SHORT EXERCISE →
Extract the listing below in full, unchanged.

#### DATA PROVIDED ####

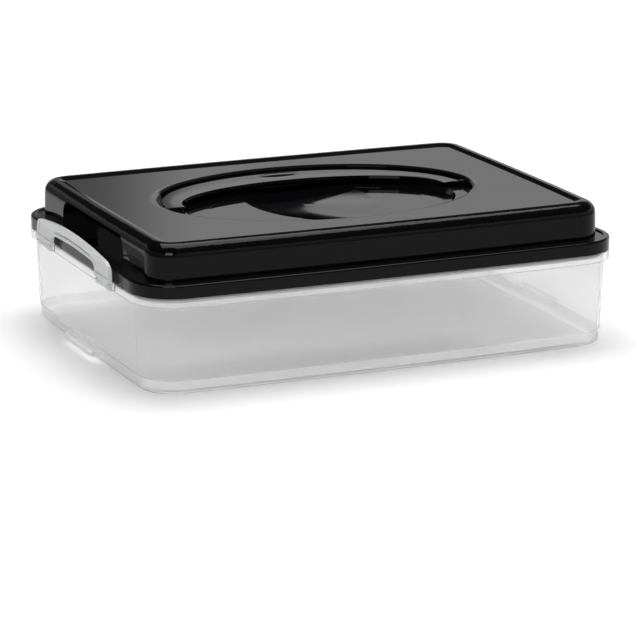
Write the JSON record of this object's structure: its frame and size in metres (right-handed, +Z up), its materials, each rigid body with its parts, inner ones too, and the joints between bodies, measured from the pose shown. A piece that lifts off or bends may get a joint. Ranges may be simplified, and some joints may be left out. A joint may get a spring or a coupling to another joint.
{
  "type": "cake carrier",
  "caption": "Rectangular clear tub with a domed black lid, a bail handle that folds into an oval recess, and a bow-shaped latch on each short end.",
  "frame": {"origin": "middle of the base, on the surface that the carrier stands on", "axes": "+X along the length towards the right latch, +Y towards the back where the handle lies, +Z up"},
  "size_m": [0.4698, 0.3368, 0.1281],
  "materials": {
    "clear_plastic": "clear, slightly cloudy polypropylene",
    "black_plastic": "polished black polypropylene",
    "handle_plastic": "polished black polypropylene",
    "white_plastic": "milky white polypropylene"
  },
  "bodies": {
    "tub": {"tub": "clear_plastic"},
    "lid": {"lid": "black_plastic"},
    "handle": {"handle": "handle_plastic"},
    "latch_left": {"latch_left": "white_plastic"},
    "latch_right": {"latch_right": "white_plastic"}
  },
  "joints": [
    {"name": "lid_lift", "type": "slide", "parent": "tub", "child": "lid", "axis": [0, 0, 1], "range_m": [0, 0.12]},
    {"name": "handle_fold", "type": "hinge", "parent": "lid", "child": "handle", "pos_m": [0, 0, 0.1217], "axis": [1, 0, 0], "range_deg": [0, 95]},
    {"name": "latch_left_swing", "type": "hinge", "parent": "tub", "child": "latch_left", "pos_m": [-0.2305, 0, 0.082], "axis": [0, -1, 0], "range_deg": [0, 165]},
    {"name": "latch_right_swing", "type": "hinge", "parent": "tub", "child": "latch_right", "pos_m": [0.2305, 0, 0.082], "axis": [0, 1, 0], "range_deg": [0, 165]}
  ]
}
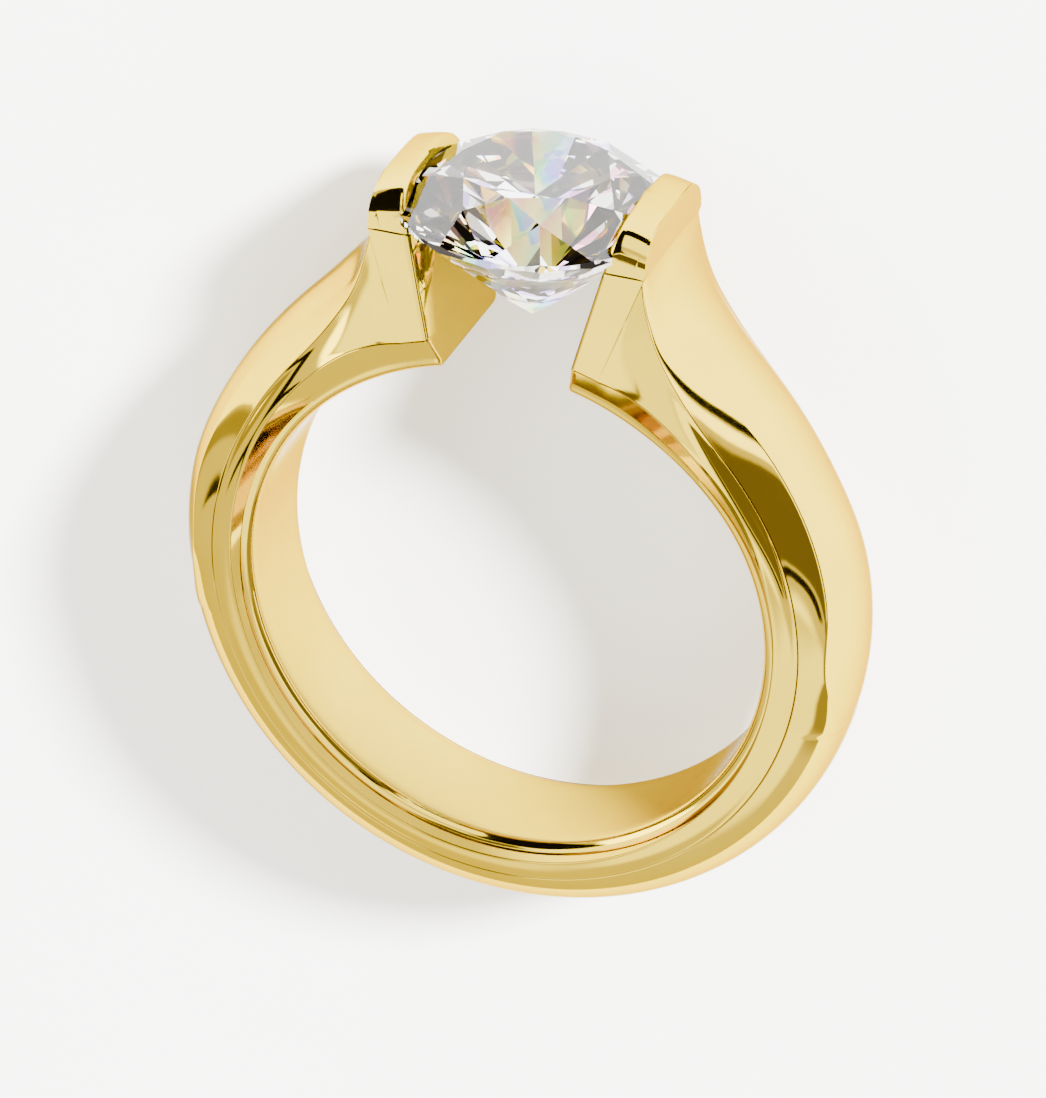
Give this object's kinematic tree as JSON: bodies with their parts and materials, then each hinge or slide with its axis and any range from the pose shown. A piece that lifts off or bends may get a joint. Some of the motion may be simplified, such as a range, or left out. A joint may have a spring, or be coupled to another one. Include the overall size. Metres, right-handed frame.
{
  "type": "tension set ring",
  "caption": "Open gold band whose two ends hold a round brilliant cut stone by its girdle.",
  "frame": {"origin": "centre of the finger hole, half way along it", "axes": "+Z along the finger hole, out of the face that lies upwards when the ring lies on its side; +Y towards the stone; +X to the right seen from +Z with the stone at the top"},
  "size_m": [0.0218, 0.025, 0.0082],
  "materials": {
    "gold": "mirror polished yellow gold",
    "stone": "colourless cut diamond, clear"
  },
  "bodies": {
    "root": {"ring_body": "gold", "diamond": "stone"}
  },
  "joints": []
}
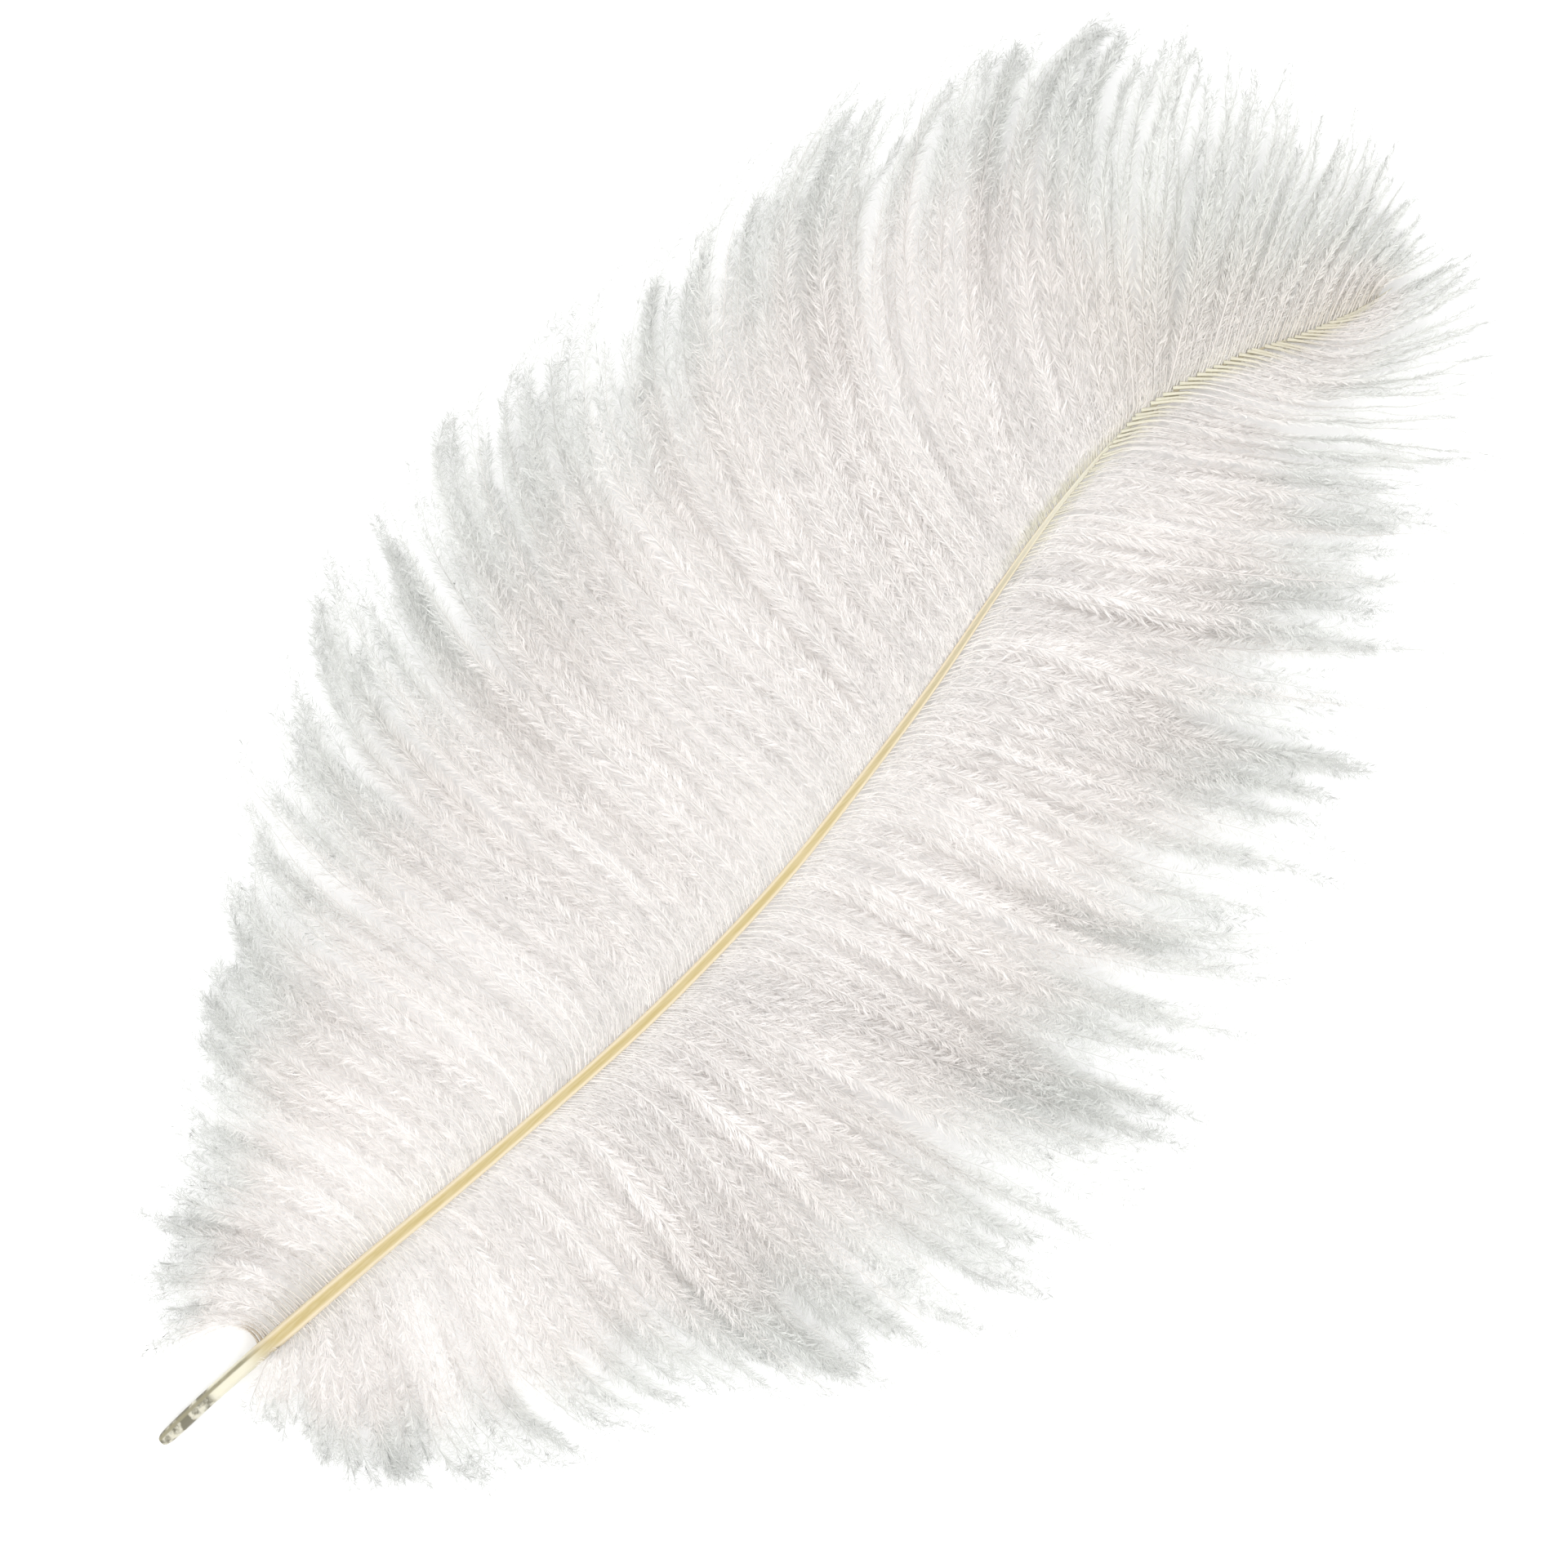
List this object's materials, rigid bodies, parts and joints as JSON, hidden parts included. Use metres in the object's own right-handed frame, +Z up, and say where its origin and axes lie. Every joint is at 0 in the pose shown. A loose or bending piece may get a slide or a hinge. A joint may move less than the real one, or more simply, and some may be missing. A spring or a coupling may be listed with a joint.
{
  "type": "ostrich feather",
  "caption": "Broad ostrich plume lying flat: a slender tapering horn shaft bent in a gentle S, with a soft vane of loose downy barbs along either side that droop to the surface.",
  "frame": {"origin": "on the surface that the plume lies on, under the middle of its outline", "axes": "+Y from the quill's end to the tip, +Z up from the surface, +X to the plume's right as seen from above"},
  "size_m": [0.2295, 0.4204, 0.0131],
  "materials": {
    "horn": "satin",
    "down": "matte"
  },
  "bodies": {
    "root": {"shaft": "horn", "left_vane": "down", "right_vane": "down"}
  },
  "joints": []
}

####

FULL OUTPUT →
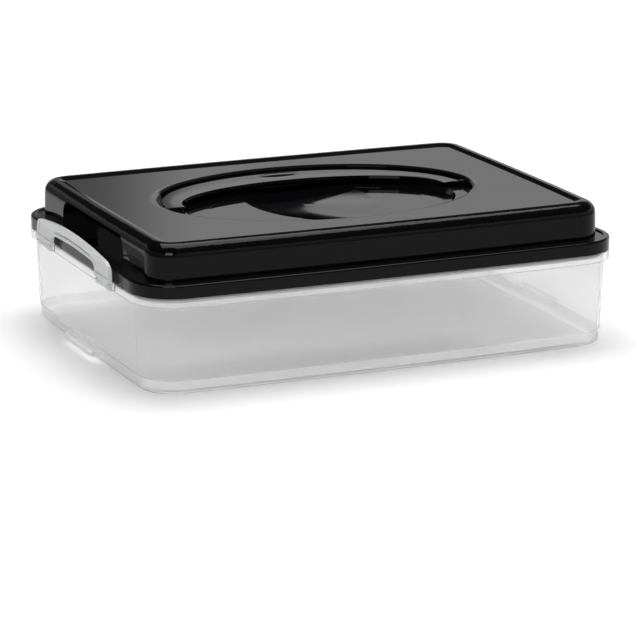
Write the JSON record of this object's structure: its frame and size in metres (right-handed, +Z up), its materials, each rigid body with its parts, inner ones too, and the joints between bodies, measured from the pose shown. A piece that lifts off or bends may get a joint. Ranges may be simplified, and some joints may be left out. A joint may get a spring or a coupling to another joint.
{
  "type": "cake carrier",
  "caption": "Rectangular clear tub with a domed black lid, a bail handle that folds into an oval recess, and a bow-shaped latch on each short end.",
  "frame": {"origin": "middle of the base, on the surface that the carrier stands on", "axes": "+X along the length towards the right latch, +Y towards the back where the handle lies, +Z up"},
  "size_m": [0.4698, 0.3368, 0.1281],
  "materials": {
    "clear_plastic": "clear, slightly cloudy polypropylene",
    "black_plastic": "polished black polypropylene",
    "handle_plastic": "polished black polypropylene",
    "white_plastic": "milky white polypropylene"
  },
  "bodies": {
    "tub": {"tub": "clear_plastic"},
    "lid": {"lid": "black_plastic"},
    "handle": {"handle": "handle_plastic"},
    "latch_left": {"latch_left": "white_plastic"},
    "latch_right": {"latch_right": "white_plastic"}
  },
  "joints": [
    {"name": "lid_lift", "type": "slide", "parent": "tub", "child": "lid", "axis": [0, 0, 1], "range_m": [0, 0.12]},
    {"name": "handle_fold", "type": "hinge", "parent": "lid", "child": "handle", "pos_m": [0, 0, 0.1217], "axis": [1, 0, 0], "range_deg": [0, 95]},
    {"name": "latch_left_swing", "type": "hinge", "parent": "tub", "child": "latch_left", "pos_m": [-0.2305, 0, 0.082], "axis": [0, -1, 0], "range_deg": [0, 165]},
    {"name": "latch_right_swing", "type": "hinge", "parent": "tub", "child": "latch_right", "pos_m": [0.2305, 0, 0.082], "axis": [0, 1, 0], "range_deg": [0, 165]}
  ]
}
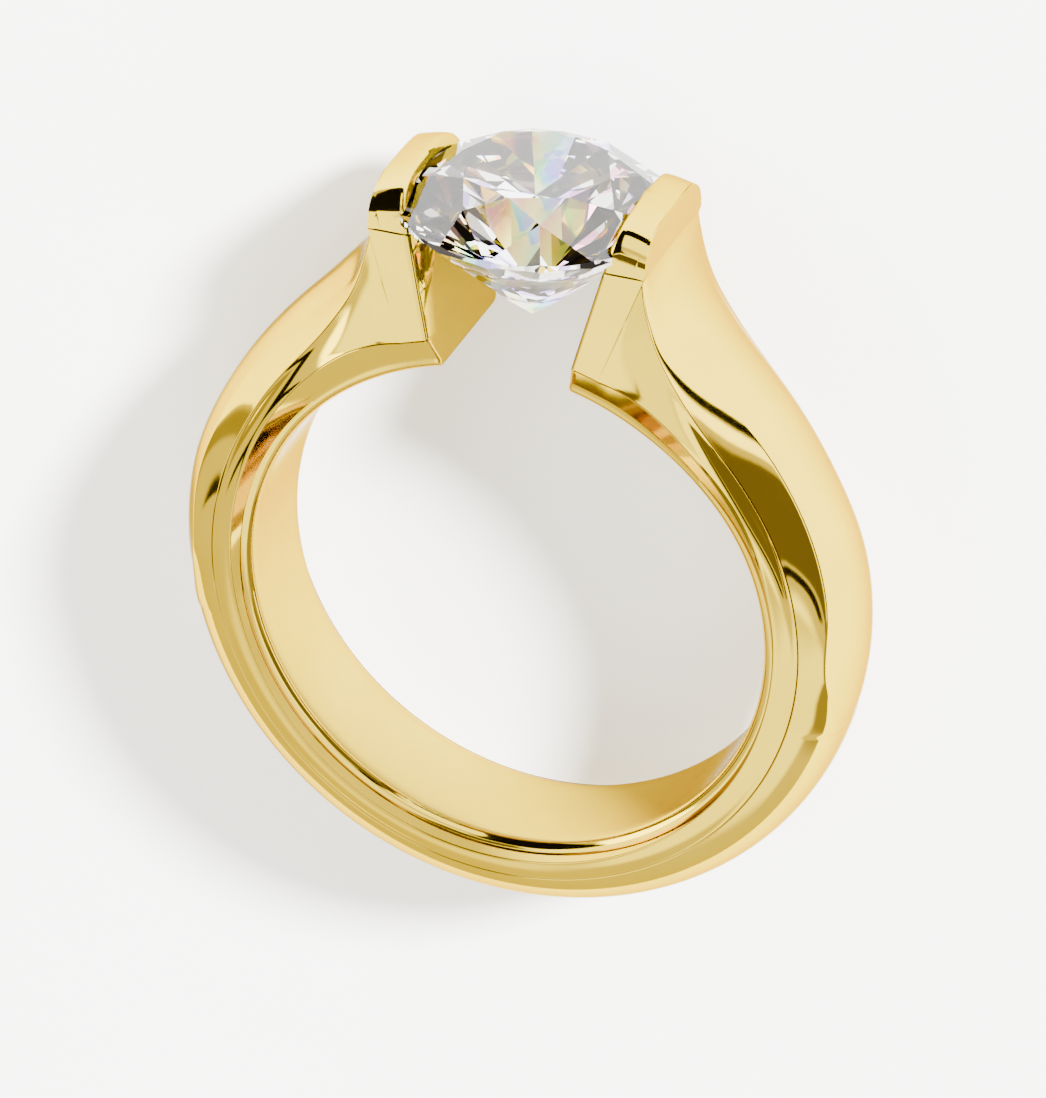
Give this object's kinematic tree as JSON: bodies with their parts and materials, then each hinge or slide with its axis and any range from the pose shown. A piece that lifts off or bends may get a joint. Some of the motion may be simplified, such as a range, or left out. A joint may have a spring, or be coupled to another one. Include the overall size. Metres, right-handed frame.
{
  "type": "tension set ring",
  "caption": "Open gold band whose two ends hold a round brilliant cut stone by its girdle.",
  "frame": {"origin": "centre of the finger hole, half way along it", "axes": "+Z along the finger hole, out of the face that lies upwards when the ring lies on its side; +Y towards the stone; +X to the right seen from +Z with the stone at the top"},
  "size_m": [0.0218, 0.025, 0.0082],
  "materials": {
    "gold": "mirror polished yellow gold",
    "stone": "colourless cut diamond, clear"
  },
  "bodies": {
    "root": {"ring_body": "gold", "diamond": "stone"}
  },
  "joints": []
}
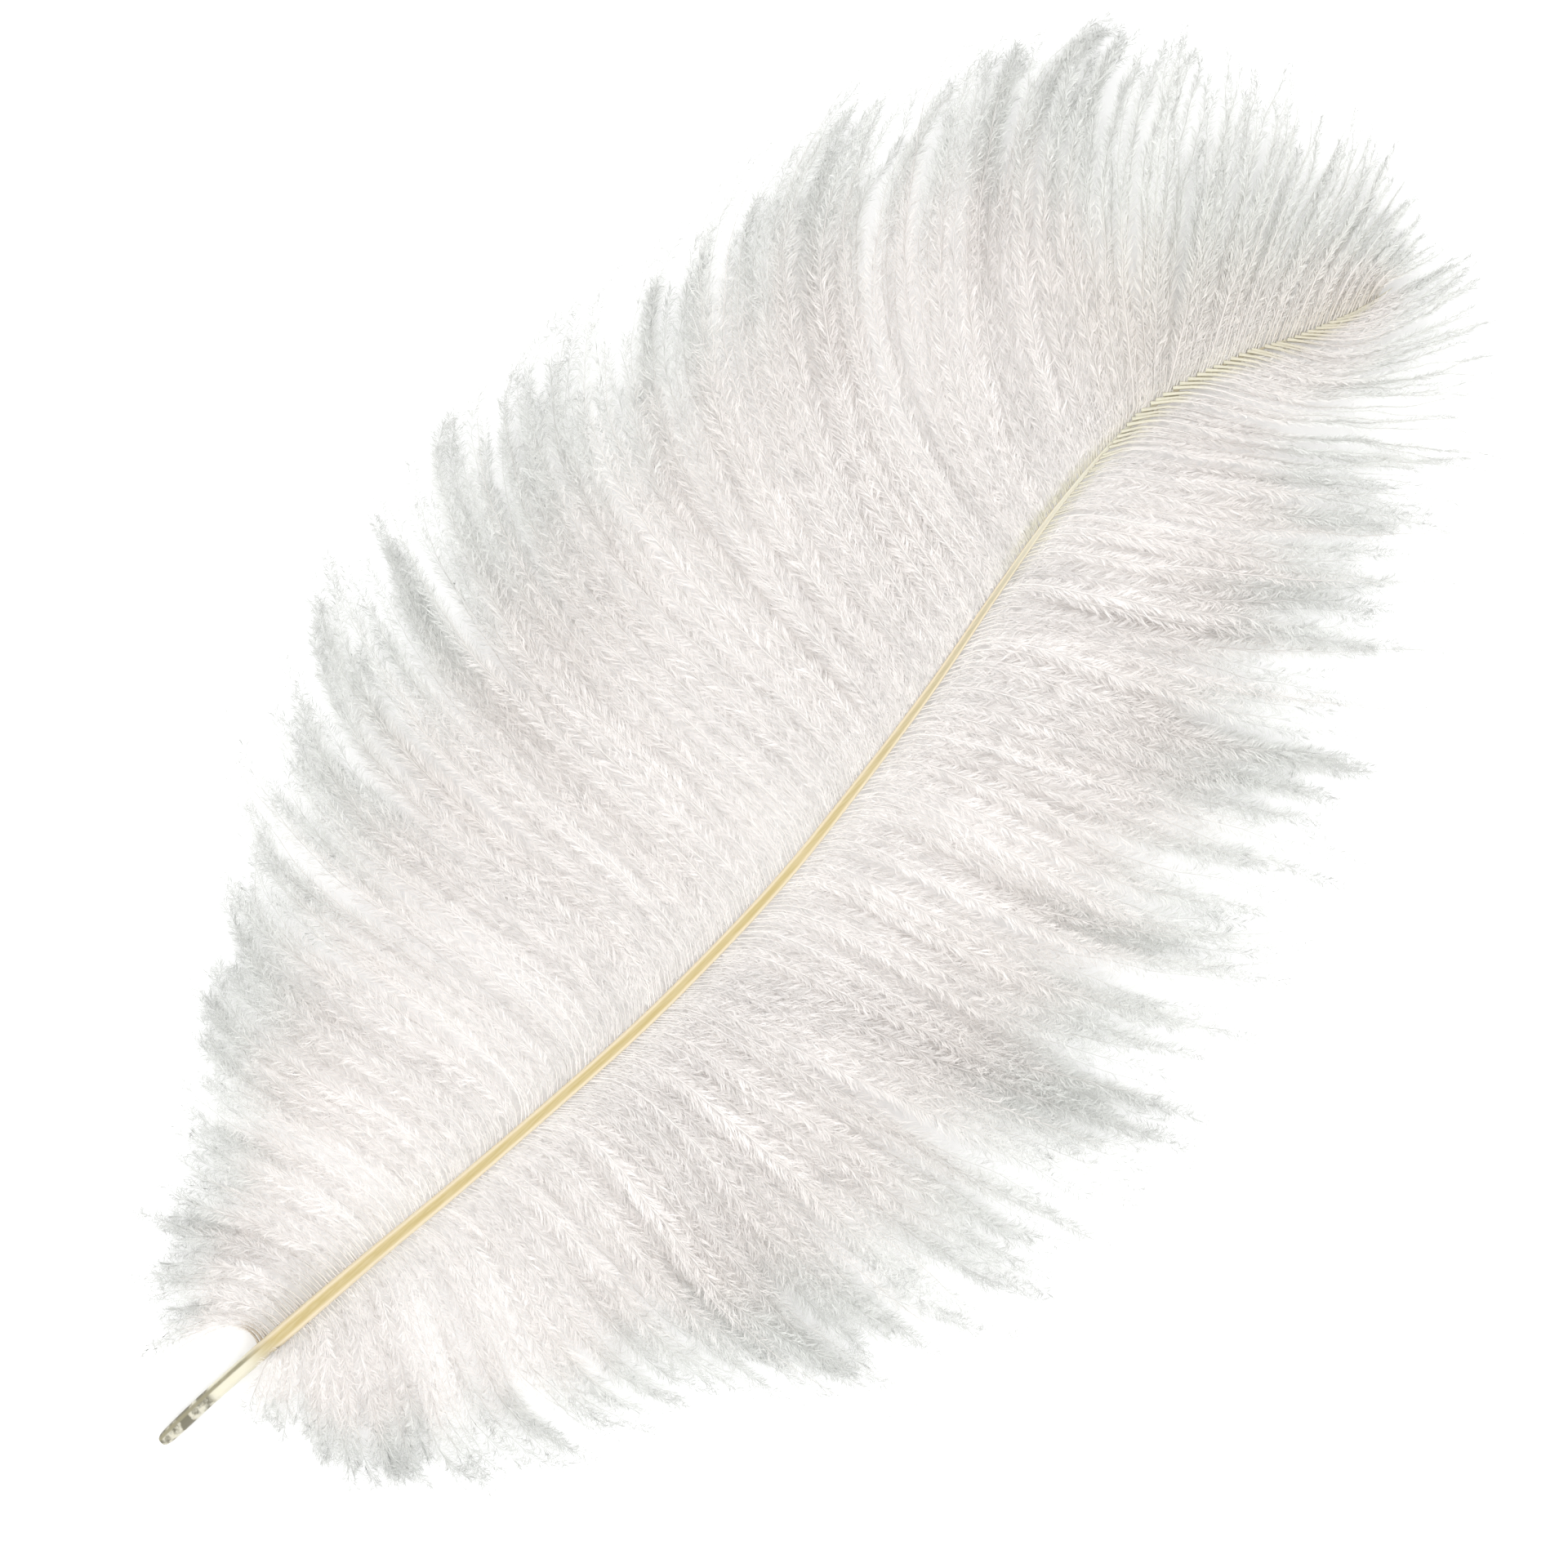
List this object's materials, rigid bodies, parts and joints as JSON, hidden parts included. Use metres in the object's own right-handed frame, +Z up, and say where its origin and axes lie. Every joint is at 0 in the pose shown. A loose or bending piece may get a slide or a hinge. A joint may move less than the real one, or more simply, and some may be missing. A spring or a coupling may be listed with a joint.
{
  "type": "ostrich feather",
  "caption": "Broad ostrich plume lying flat: a slender tapering horn shaft bent in a gentle S, with a soft vane of loose downy barbs along either side that droop to the surface.",
  "frame": {"origin": "on the surface that the plume lies on, under the middle of its outline", "axes": "+Y from the quill's end to the tip, +Z up from the surface, +X to the plume's right as seen from above"},
  "size_m": [0.2295, 0.4204, 0.0131],
  "materials": {
    "horn": "satin",
    "down": "matte"
  },
  "bodies": {
    "root": {"shaft": "horn", "left_vane": "down", "right_vane": "down"}
  },
  "joints": []
}